§ DESCRIPTION OF THE TASK
Reproduce verbatim the lines up to and including the one with "19.6, 33.13, 33.45)]]))", starting from the first.

§ DATA EXTRACT
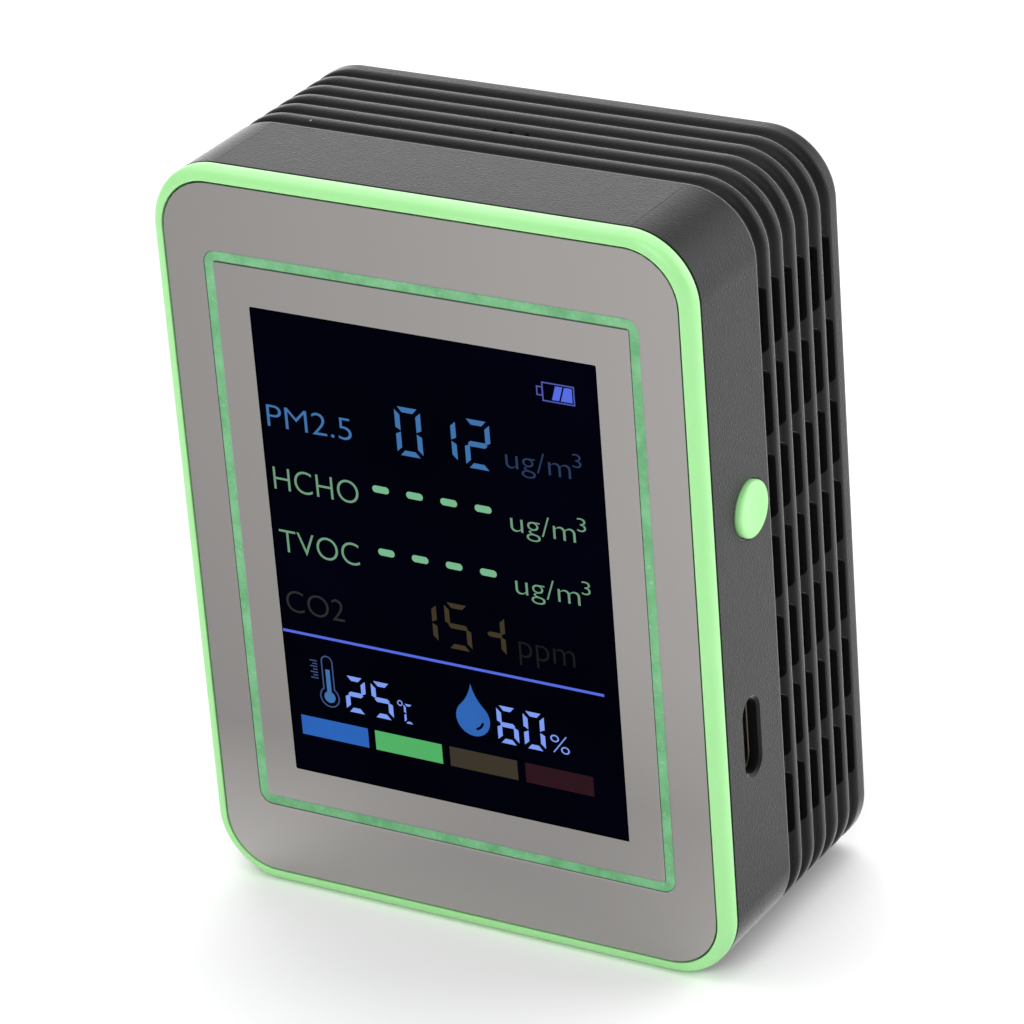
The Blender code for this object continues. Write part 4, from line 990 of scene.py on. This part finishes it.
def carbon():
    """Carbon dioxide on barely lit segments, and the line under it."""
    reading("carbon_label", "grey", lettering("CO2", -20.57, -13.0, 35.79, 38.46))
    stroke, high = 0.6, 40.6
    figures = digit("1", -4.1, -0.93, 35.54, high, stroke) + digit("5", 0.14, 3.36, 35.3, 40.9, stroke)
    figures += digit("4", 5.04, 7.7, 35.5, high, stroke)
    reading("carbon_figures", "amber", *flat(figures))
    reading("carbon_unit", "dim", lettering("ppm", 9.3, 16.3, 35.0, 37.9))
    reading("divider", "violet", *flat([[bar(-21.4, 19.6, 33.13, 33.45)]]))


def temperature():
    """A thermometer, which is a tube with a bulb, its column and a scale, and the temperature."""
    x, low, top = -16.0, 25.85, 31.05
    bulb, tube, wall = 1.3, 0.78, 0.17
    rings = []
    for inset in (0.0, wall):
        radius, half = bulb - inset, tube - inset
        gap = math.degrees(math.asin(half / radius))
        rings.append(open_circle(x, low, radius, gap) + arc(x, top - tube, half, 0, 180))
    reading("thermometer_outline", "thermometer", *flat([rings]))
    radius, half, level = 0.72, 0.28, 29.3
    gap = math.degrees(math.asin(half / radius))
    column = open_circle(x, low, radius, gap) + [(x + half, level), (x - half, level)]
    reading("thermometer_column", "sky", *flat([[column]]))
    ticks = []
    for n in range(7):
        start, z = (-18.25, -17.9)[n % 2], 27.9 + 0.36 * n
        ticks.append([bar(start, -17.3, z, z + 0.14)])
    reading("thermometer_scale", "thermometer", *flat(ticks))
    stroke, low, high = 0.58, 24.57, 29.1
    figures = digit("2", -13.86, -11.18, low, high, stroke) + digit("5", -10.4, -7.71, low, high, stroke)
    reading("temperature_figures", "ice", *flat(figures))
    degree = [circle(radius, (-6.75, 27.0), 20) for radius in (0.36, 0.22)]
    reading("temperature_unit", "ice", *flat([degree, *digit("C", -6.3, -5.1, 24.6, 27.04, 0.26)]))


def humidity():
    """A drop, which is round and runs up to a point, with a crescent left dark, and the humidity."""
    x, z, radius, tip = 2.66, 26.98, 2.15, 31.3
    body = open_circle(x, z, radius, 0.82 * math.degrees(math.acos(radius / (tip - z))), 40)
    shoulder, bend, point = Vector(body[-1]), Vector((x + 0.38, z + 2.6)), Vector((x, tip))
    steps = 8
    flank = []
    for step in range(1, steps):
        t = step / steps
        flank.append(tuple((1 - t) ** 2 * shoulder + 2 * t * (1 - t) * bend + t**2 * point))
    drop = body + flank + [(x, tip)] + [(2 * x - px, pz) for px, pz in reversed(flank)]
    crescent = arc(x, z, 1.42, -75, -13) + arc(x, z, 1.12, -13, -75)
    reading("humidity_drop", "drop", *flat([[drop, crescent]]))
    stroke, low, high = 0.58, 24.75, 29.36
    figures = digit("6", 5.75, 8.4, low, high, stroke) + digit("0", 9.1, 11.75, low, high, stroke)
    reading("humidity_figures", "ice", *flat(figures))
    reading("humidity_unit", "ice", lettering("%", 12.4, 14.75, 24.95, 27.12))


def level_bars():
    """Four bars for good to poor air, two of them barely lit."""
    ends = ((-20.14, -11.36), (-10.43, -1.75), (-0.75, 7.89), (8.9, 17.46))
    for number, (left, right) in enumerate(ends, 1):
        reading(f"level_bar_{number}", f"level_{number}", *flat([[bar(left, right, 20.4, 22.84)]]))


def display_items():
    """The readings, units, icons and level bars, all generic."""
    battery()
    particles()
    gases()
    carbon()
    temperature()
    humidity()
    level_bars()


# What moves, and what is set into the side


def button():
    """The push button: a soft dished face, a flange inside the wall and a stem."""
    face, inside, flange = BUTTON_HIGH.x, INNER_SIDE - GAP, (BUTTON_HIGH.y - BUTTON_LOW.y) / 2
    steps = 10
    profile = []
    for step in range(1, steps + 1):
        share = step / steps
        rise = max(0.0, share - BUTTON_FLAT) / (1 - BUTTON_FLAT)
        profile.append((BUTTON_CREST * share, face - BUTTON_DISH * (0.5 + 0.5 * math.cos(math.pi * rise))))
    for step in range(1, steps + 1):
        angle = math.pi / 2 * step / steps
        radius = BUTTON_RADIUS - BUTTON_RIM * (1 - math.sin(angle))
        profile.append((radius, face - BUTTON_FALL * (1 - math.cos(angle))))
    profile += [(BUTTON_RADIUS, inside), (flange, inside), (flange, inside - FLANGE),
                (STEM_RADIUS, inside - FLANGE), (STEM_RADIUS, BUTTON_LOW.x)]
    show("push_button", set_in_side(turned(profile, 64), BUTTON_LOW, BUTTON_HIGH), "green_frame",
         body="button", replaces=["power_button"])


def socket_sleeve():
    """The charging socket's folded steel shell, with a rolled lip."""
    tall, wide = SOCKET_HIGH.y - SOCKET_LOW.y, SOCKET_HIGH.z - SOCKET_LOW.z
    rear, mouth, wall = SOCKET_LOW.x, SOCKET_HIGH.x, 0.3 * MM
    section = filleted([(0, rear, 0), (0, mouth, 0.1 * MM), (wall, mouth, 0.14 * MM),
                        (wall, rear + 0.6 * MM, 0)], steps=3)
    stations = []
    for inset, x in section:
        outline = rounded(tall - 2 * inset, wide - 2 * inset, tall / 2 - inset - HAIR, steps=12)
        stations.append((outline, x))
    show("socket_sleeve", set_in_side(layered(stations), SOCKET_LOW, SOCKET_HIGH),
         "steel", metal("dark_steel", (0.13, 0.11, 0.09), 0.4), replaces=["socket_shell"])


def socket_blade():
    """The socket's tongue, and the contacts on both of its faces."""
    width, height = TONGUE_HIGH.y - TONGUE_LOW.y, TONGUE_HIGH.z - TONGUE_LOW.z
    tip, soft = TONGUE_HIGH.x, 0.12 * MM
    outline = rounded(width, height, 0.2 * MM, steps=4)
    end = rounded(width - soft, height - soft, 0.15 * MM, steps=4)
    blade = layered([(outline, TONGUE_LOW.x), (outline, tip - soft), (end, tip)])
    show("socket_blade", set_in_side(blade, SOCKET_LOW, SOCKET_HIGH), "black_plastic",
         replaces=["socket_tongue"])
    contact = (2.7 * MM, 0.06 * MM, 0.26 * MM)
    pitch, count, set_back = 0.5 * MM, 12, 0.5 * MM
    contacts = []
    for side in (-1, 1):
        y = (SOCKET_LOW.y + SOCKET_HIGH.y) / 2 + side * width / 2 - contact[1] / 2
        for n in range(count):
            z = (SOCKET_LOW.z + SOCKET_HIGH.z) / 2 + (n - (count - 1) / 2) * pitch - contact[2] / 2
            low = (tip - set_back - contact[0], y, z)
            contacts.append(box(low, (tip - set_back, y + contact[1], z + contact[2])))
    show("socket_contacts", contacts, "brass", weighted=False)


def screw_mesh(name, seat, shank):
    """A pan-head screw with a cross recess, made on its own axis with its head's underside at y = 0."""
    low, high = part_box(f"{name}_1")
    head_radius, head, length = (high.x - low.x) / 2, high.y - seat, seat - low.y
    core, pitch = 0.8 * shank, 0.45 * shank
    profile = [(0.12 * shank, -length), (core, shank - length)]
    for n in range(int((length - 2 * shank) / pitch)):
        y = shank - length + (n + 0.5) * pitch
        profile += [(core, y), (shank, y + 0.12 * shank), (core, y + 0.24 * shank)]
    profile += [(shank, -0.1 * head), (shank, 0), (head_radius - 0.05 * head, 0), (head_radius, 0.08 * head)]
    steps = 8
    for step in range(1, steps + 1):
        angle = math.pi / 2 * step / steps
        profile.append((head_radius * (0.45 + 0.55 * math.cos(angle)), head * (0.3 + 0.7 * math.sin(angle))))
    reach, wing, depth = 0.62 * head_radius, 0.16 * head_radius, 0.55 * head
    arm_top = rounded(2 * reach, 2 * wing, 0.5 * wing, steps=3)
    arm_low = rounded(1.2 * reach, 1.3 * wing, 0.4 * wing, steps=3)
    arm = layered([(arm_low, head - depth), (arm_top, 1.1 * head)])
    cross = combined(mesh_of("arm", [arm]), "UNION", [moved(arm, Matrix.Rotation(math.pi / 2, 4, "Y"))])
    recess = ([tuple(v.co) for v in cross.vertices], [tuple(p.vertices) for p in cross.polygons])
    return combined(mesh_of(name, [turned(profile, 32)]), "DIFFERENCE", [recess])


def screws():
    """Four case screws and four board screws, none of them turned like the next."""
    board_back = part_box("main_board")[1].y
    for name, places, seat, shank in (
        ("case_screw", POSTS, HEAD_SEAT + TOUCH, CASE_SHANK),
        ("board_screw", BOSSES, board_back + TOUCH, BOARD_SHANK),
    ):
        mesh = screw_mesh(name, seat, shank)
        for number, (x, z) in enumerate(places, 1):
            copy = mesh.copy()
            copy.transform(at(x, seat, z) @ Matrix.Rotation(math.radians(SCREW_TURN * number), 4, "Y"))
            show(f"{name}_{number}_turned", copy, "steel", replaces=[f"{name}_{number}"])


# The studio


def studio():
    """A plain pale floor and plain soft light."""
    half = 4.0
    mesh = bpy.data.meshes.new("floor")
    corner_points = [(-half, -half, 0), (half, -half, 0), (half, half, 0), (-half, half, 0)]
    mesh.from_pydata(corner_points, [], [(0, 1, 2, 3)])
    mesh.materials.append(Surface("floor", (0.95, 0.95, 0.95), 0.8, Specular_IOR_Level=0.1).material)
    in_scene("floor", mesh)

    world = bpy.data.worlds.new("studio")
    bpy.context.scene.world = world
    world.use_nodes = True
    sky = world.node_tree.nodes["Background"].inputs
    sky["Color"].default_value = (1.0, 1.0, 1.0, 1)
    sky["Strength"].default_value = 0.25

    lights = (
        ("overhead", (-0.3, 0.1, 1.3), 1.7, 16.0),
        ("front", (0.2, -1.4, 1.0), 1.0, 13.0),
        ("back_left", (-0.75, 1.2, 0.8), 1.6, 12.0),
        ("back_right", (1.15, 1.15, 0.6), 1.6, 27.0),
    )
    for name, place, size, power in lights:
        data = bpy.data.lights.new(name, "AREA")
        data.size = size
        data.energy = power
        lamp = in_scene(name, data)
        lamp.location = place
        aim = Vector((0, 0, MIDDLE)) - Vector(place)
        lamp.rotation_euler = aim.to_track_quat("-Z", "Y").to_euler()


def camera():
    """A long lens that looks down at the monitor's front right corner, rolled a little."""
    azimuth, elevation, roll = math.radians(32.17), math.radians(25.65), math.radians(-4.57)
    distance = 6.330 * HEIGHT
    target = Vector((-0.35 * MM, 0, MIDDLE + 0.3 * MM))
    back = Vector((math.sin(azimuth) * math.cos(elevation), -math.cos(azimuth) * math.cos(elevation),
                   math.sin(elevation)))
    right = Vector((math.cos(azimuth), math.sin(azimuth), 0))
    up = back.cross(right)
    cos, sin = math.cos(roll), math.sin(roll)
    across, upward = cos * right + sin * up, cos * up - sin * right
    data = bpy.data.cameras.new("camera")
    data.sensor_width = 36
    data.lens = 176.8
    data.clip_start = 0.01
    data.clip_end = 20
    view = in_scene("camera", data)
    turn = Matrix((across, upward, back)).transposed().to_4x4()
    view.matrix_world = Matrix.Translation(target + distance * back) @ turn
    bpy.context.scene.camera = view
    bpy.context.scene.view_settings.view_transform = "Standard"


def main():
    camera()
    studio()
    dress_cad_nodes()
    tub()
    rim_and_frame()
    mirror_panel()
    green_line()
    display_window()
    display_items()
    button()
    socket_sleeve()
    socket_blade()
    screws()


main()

§ RIGHT ANSWER
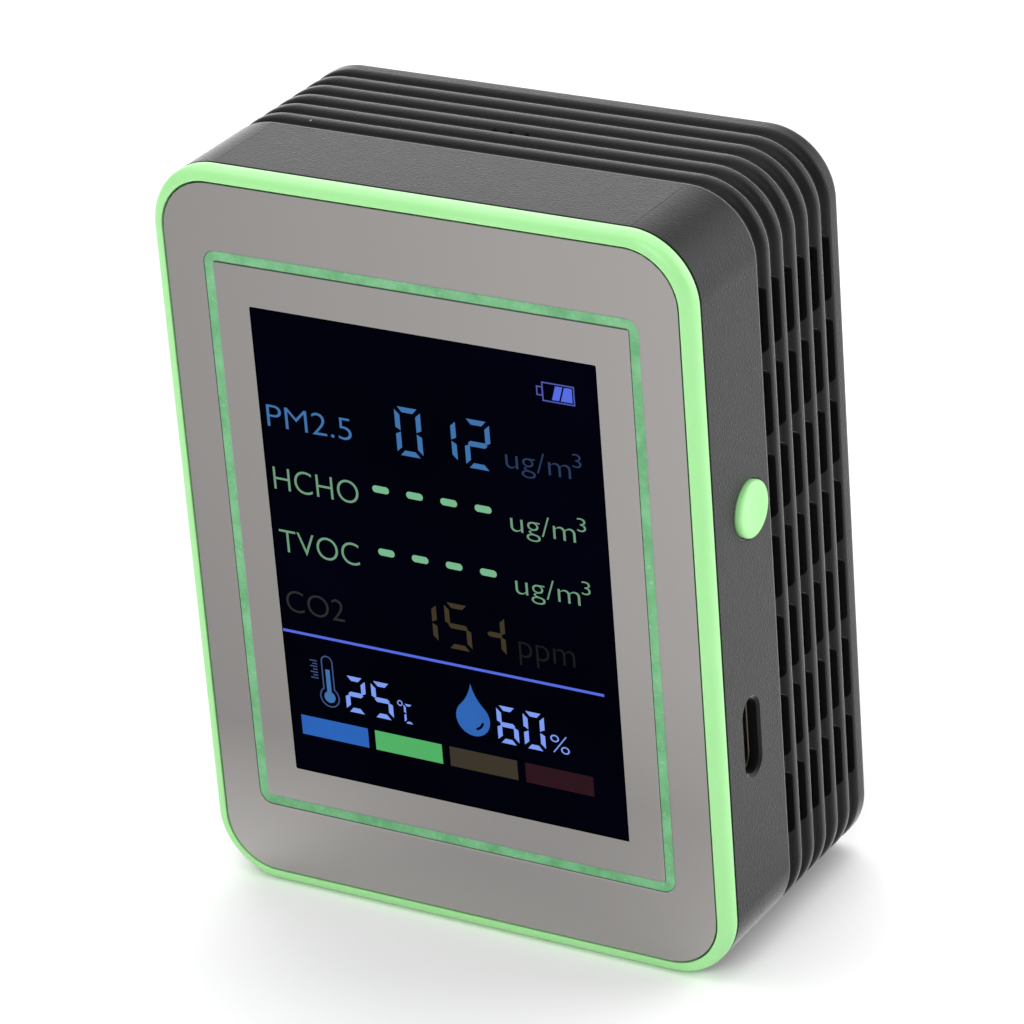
The Blender code for this object continues. Write part 4, from line 990 of scene.py on. This part finishes it.
def carbon():
    """Carbon dioxide on barely lit segments, and the line under it."""
    reading("carbon_label", "grey", lettering("CO2", -20.57, -13.0, 35.79, 38.46))
    stroke, high = 0.6, 40.6
    figures = digit("1", -4.1, -0.93, 35.54, high, stroke) + digit("5", 0.14, 3.36, 35.3, 40.9, stroke)
    figures += digit("4", 5.04, 7.7, 35.5, high, stroke)
    reading("carbon_figures", "amber", *flat(figures))
    reading("carbon_unit", "dim", lettering("ppm", 9.3, 16.3, 35.0, 37.9))
    reading("divider", "violet", *flat([[bar(-21.4, 19.6, 33.13, 33.45)]]))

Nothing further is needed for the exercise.